As I've been sitting here, listening to these four I_AM_AMPERSAND songs on repeat all morning, as they conclude, my iTunes player moves right on into the Iron & Wine session that I have kept in there. It would be a bit of nothingness, accept for Sam Beam singing the phrase "naked as a fish at night."

It's still a bit of nothingness, but the image gives off a feeling of somehow pertaining to the people that Matthew Hainsby, of Fujiya & Miyagi, sings about here with his new project. These people are surrounded by water. They're marooned and they're trying to determine how they're going to be able to survive, as deserted as they are, along with trying to figure out how they're going to fashion a sturdy enough vessel to get them out of there, back to where they're less helpless than they are currently.

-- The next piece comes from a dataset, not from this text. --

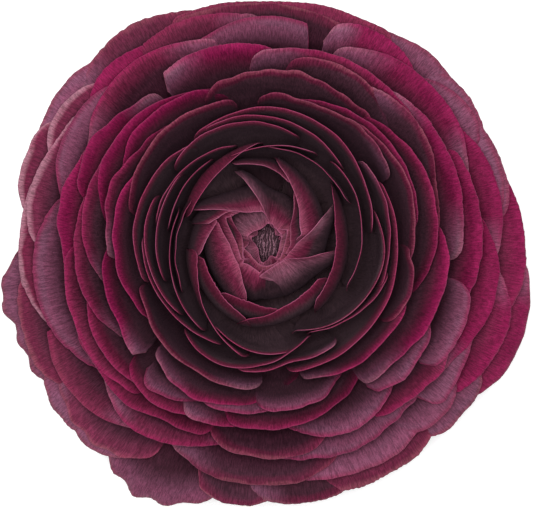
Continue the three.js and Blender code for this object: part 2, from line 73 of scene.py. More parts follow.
# The whorls, from the middle out, each with its material slot and:
#   root       the heights between which its petals leave the receptacle
#   thick      the petals' thickness
#   wave       the height of the slow waves along the rims
#   notch      the height of the small notches in the rims
#   curl       how far the rims curl outwards
#   tuck       how far a petal's ends run on under its neighbours
#   corner     how far before its end a rim starts to turn down
#   slides     whether ends near the axis slide in under their neighbour
#   step       the width of the mesh's columns
#   rows       the number of rows from root to rim
#
# A petal is the angles where its rim begins and ends, then the rim's distance from the axis at five even
# steps between them. Words after them say what sets it apart: it is mauve all over or at its start or end
# (a painted sheen), bright (painted light), dark (painted shade) or pale (a painted highlight). A square
# start or end has a sharp corner, a slanting start tapers to the root, a hooked petal bulges below its rim,
# and pleats fold it across.
WHORLS = {
    "heart_petals": dict(
        slot="petal_heart", root=(24.2, 27.5), thick=0.20, wave=0.04, notch=0.05, curl=0.0,
        tuck=0.4, corner=0.6, slides=True, step=0.4, rows=26,
        petals=[
            (155, 258, 3.6, 2.3, 1.95, 2.6, 4.1, "mauve"),
            (300, 392, 3.3, 2.7, 2.45, 2.6, 3.4, "mauve dark"),
            (302, 396, 3.8, 3.5, 3.35, 3.7, 4.9, "dark"),
            (83, 163, 4.3, 3.3, 3.3, 3.7, 4.1, "mauve"),
            (189, 254, 4.6, 4.0, 3.85, 4.0, 4.5, "dark"),
            (250, 306, 4.4, 4.35, 4.25, 4.1, 3.9, "dark"),
            (30, 110, 3.3, 3.35, 3.75, 5.2, 12.9, "mauve_end"),
            (330, 424, 4.0, 4.4, 4.8, 6.2, 11.4, "dark"),
            (259, 353, 5.95, 4.65, 4.4, 5.6, 11.6, "mauve square_start slant_start"),
            (217, 257, 6.1, 5.5, 5.4, 5.5, 5.9),
            (141, 213, 9.4, 5.6, 4.75, 4.8, 5.5, "dark"),
            (147, 212, 9.8, 7.2, 6.0, 5.7, 5.9),
            (305, 388, 4.2, 4.5, 5.0, 6.8, 12.6, "mauve_end"),
            (95, 155, 6.4, 6.7, 7.6, 10.3, 15.3),
            (154, 250, 10.6, 7.6, 6.9, 7.5, 10.8, "bright"),
            (13, 83, 6.9, 7.5, 9.4, 12.2, 16.0, "bright"),
            (69, 113, 12.6, 14.1, 15.3, 16.1, 16.9),
            (153, 190, 10.7, 11.0, 11.6, 12.4, 13.4),
            (138, 163, 9.6, 10.3, 10.8, 11.6, 12.5, "dark"),
        ],
    ),
    "inner_petals": dict(
        slot="petal_dark", root=(19.4, 22.2), thick=0.20, wave=0.12, notch=0.15, curl=0.25,
        tuck=0.9, corner=1.2, slides=False, step=0.5, rows=20,
        petals=[
            (226, 281, 12.6, 12.0, 11.8, 12.2, 12.7),
            (253, 328, 15.2, 13.7, 12.4, 12.0, 11.9),
            (191, 256, 12.5, 12.6, 13.0, 13.9, 15.1),
            (308, 401, 14.7, 13.7, 13.3, 14.0, 16.4, "bright"),
            (186, 258, 13.4, 14.8, 17.0, 19.6, 22.6, "bright"),
            (95, 160, 19.6, 17.8, 16.6, 16.0, 15.8, "bright hooked"),
            (63, 112, 20.0, 19.6, 19.1, 18.7, 18.4),
            (28, 88, 17.6, 17.8, 18.3, 18.6, 18.7),
            (150, 207, 16.9, 17.2, 17.6, 18.2, 18.7),
            (332, 410, 17.5, 18.1, 18.8, 19.8, 20.4),
            (160, 232, 18.2, 18.8, 19.5, 20.3, 21.0),
            (125, 170, 19.6, 19.7, 19.7, 19.5, 19.4),
            (239, 280, 19.0, 20.1, 21.0, 21.5, 21.5),
            (142, 198, 21.6, 21.7, 21.7, 21.6, 21.4),
            (109, 168, 20.2, 21.2, 21.8, 22.2, 22.2),
            (288, 376, 17.6, 20.2, 22.0, 23.0, 22.0, "dark"),
            (296, 345, 19.0, 20.6, 22.0, 23.4, 24.5),
            (340, 400, 23.7, 23.9, 24.3, 24.7, 24.9, "mauve_end"),
            (158, 218, 23.8, 24.0, 23.6, 22.8, 21.9),
            (178, 244, 24.4, 24.0, 23.2, 22.5, 21.7),
            (75, 139, 22.0, 23.6, 24.4, 24.8, 23.8),
            (46, 118, 21.0, 22.8, 24.4, 25.4, 25.6),
            (228, 294, 23.8, 25.3, 24.4, 22.4, 19.6),
            (258, 304, 25.4, 24.8, 23.5, 23.9, 23.8, "mauve_end"),
            (128, 196, 24.4, 25.8, 26.1, 26.1, 25.2),
            (8, 123, 20.6, 23.0, 25.7, 26.7, 25.6),
            (281, 388, 25.6, 25.9, 26.0, 25.5, 25.4, "bright"),
        ],
    ),
    "middle_petals": dict(
        slot="petal_magenta", root=(15.4, 17.9), thick=0.24, wave=0.30, notch=0.14, curl=0.50,
        tuck=2.4, corner=1.2, slides=False, step=0.5, rows=17,
        petals=[
            (203, 263, 26.6, 27.6, 28.3, 28.5, 28.4, "dark mauve_end"),
            (289, 333, 27.8, 28.9, 29.2, 29.8, 30.0, "mauve_start"),
            (331, 355, 28.6, 29.4, 29.5, 29.2, 28.0, "dark"),
            (33, 89, 28.2, 28.8, 29.0, 28.6, 29.4, "dark mauve_start"),
            (107, 163, 29.2, 29.7, 29.9, 29.3, 28.0, "dark"),
            (355, 412, 28.2, 29.2, 30.0, 29.9, 29.4, "dark"),
            (151, 211, 29.2, 30.1, 29.9, 29.0, 27.6, "bright"),
            (10, 75, 29.8, 30.8, 31.0, 30.4, 29.1),
            (132, 181, 30.0, 31.5, 32.3, 32.2, 31.4, "mauve_end"),
            (176, 220.5, 30.6, 32.2, 32.9, 33.1, 34.0, "bright mauve_end square_end"),
            (228, 281, 31.6, 33.2, 32.6, 30.8, 28.2, "mauve_start"),
            (270, 297, 32.4, 32.8, 32.4, 32.0, 29.8, "mauve"),
            (250, 278, 33.6, 33.7, 33.4, 32.4, 30.8, "mauve"),
            (345, 410, 31.2, 33.2, 34.0, 33.6, 32.0),
            (50, 110, 31.6, 33.0, 34.0, 33.9, 32.2, "dark"),
            (108, 151, 31.6, 33.2, 34.0, 33.8, 32.4, "bright"),
            (109, 170, 32.2, 34.5, 36.2, 36.0, 32.8, "bright"),
            (152, 193, 36.0, 36.7, 36.7, 35.4, 33.0, "mauve_end"),
            (230, 247, 36.8, 36.2, 35.6, 34.8, 33.4, "mauve"),
            (308, 363.5, 34.0, 34.4, 35.6, 35.9, 34.8, "bright mauve_start"),
            (260, 309, 36.4, 36.3, 35.6, 33.6, 30.8),
            (246, 280, 37.4, 37.0, 36.0, 34.6, 33.0, "mauve_start"),
            (39, 80, 32.8, 35.6, 37.4, 38.0, 37.2, "dark mauve_start"),
            (6, 57, 34.1, 35.2, 37.4, 38.1, 37.0, "dark mauve_end"),
            (165, 213.5, 36.8, 37.9, 37.8, 36.6, 33.6, "mauve_end"),
            (196, 235, 36.8, 38.4, 38.8, 37.8, 35.4),
            (224, 266, 37.6, 38.3, 37.4, 35.6, 33.6, "mauve_end"),
            (309, 336, 36.8, 37.8, 37.5, 36.8, 35.2, "mauve"),
            (40, 92, 38.0, 39.0, 39.6, 39.1, 38.0, "mauve_end"),
            (276, 312, 36.4, 39.2, 40.5, 39.8, 37.2, "mauve"),
            (74, 122, 35.2, 37.8, 40.0, 40.4, 39.4, "bright mauve_end square_end"),
            (358, 410.5, 38.4, 39.3, 40.1, 40.1, 39.2, "bright mauve_start mauve_end"),
        ],
    ),
    "outer_petals": dict(
        slot="petal_magenta", root=(10.6, 13.3), thick=0.26, wave=0.78, notch=0.11, curl=0.45,
        tuck=2.6, corner=1.2, slides=False, step=0.52, rows=14,
        petals=[
            (129, 163, 37.4, 38.6, 40.0, 40.2, 39.2, "bright mauve_start"),
            (183, 227, 39.8, 40.8, 41.4, 41.2, 40.0),
            (153, 191, 40.4, 41.6, 41.8, 40.6, 39.2, "bright"),
            (206, 251, 41.2, 42.1, 41.9, 40.8, 39.2),
            (326, 346, 42.0, 42.3, 42.3, 42.1, 41.4, "mauve"),
            (256, 285, 40.6, 41.9, 42.7, 42.3, 41.0, "dark"),
            (304, 331, 41.2, 41.8, 42.2, 43.0, 41.2, "mauve_end"),
            (330, 385, 38.8, 41.0, 42.6, 42.7, 42.0, "bright mauve_start"),
            (274, 315, 42.6, 44.0, 44.4, 43.6, 42.0, "mauve"),
            (106, 152, 42.6, 44.2, 45.0, 43.6, 40.6, "mauve_start mauve_end"),
            (79, 116.5, 44.6, 45.4, 44.9, 42.8, 41.2, "mauve square_start"),
            (19, 68, 42.4, 45.0, 45.5, 44.8, 42.4, "bright mauve_start mauve_end"),
            (221, 265, 42.6, 45.6, 44.4, 41.6, 38.0, "mauve_start mauve_end"),
            (135, 167.5, 44.6, 46.0, 45.9, 44.8, 42.0, "mauve"),
            (321, 366.8, 42.4, 44.6, 46.8, 46.5, 43.2, "bright mauve_start"),
            (318, 336, 47.6, 47.0, 46.4, 45.8, 45.0, "mauve"),
            (167.5, 215.5, 42.6, 46.2, 47.2, 46.0, 42.4, "mauve"),
            (357, 392, 46.0, 47.4, 47.6, 46.8, 44.8, "bright mauve_start"),
            (50, 71, 45.6, 47.2, 47.8, 47.8, 46.8, "bright mauve_end"),
            (60, 112, 44.2, 46.6, 48.0, 48.4, 48.6, "dark"),
            (93, 130, 45.8, 47.2, 47.9, 47.1, 45.0, "mauve_start"),
            (120, 141, 46.2, 47.3, 47.8, 47.4, 45.6, "bright"),
            (245, 288, 44.4, 47.6, 48.3, 48.2, 45.0, "dark mauve_start"),
            (146, 178, 46.2, 47.0, 48.3, 48.8, 47.6, "pale"),
            (26, 47, 47.6, 49.0, 48.8, 47.6, 45.6, "mauve"),
            (9, 40, 48.0, 49.4, 49.2, 48.8, 45.6, "mauve"),
            (201, 234.5, 47.2, 49.1, 49.3, 48.2, 45.4, "square_start mauve_end"),
            (308, 322, 48.2, 49.2, 49.4, 49.2, 48.4, "mauve"),
            (279, 309, 48.0, 48.9, 49.4, 49.7, 48.2, "mauve"),
            (138, 156, 48.0, 49.2, 49.8, 49.6, 48.4, "pale"),
            (168, 200, 48.6, 49.4, 50.0, 49.2, 46.8, "pale"),
            (322, 353, 48.6, 50.6, 51.5, 50.7, 47.2, "bright mauve_end"),
            (186, 213, 49.4, 51.4, 52.5, 52.8, 51.2),
            (211, 240, 49.4, 52.0, 53.4, 52.8, 50.0, "mauve_start pleats"),
            (345, 377, 50.8, 52.4, 52.0, 51.2, 49.6, "bright"),
            (8, 32, 48.8, 50.0, 50.0, 49.4, 48.0, "mauve"),
            (26, 45, 48.8, 49.8, 50.2, 50.0, 49.2, "mauve"),
            (36, 62, 49.6, 50.0, 50.4, 49.8, 48.8, "mauve"),
            (60, 92, 49.2, 49.0, 49.2, 48.8, 48.6),
            (78, 112, 48.4, 48.6, 48.8, 49.2, 49.2),
            (104, 141, 48.4, 50.6, 52.0, 51.4, 48.8, "mauve_end"),
            (133, 163, 50.8, 52.1, 51.9, 51.1, 49.0, "mauve"),
            (152, 172, 51.2, 51.8, 51.9, 51.4, 49.6, "pale"),
            (165, 190, 48.8, 49.4, 49.6, 50.0, 50.0, "pale"),
            (183, 213, 51.5, 54.7, 54.0, 53.8, 52.9, "mauve pleats"),
            (211, 229, 52.6, 54.2, 54.6, 54.2, 53.0, "mauve"),
            (222, 236, 53.4, 54.3, 54.6, 54.0, 52.4, "mauve"),
            (233, 258, 53.8, 56.8, 57.3, 55.6, 52.7, "mauve pleats"),
            (256, 271, 52.1, 52.9, 52.8, 52.6, 51.6, "dark"),
            (268, 293, 51.2, 52.8, 52.7, 52.3, 50.6, "dark mauve_start"),
            (286, 311, 51.8, 52.6, 52.5, 52.4, 50.9),
            (310, 327, 50.9, 52.1, 52.3, 52.6, 51.9, "mauve"),
            (324.5, 355, 52.5, 54.9, 55.1, 54.6, 52.9, "bright mauve_end"),
        ],
    ),
}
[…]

They're wriggling complementarily through these waters, muscling through the choppy parts and staying as silent as they can most of the time, keeping to themselves, delivering themselves to where they think they need to be. They've made themselves naked and they've stuck to the nights, not sure if they're safer in them or not. It's likely that they're not because they're always going to have themselves and their nettlesome worries to contend with. They're always going to feel as if they're mostly adrift, mostly at odds with the emptiness that seems to be there.

There are people missing and people who have never been here, just fictionalized. These are solitary walks and swims. Hainsby sings about having coral in his bones and you wonder if he's talking about the kind that's dried up, plucked from the ocean and brittle, or the kind that is still a living organism, waving around at the bottom of the sea - a complex equation of life and immobility. Hainsby sings, "And I was, and I was," a mumbling almost, but it's a sense that something's come and past, that the magic trick has gone up in smoke, dazzling only briefly. It could have been that flash that was good or bad. However it was, it was remembered and as he continues, later in the session, "You're too nice/You're too mean/Take that any way you please/It's the last thing on your mind/It's the last thing on your mind/But you're always on mine." These are the pretty and painful mistakes that make us strip down and strip back and swim around at night, like a loony.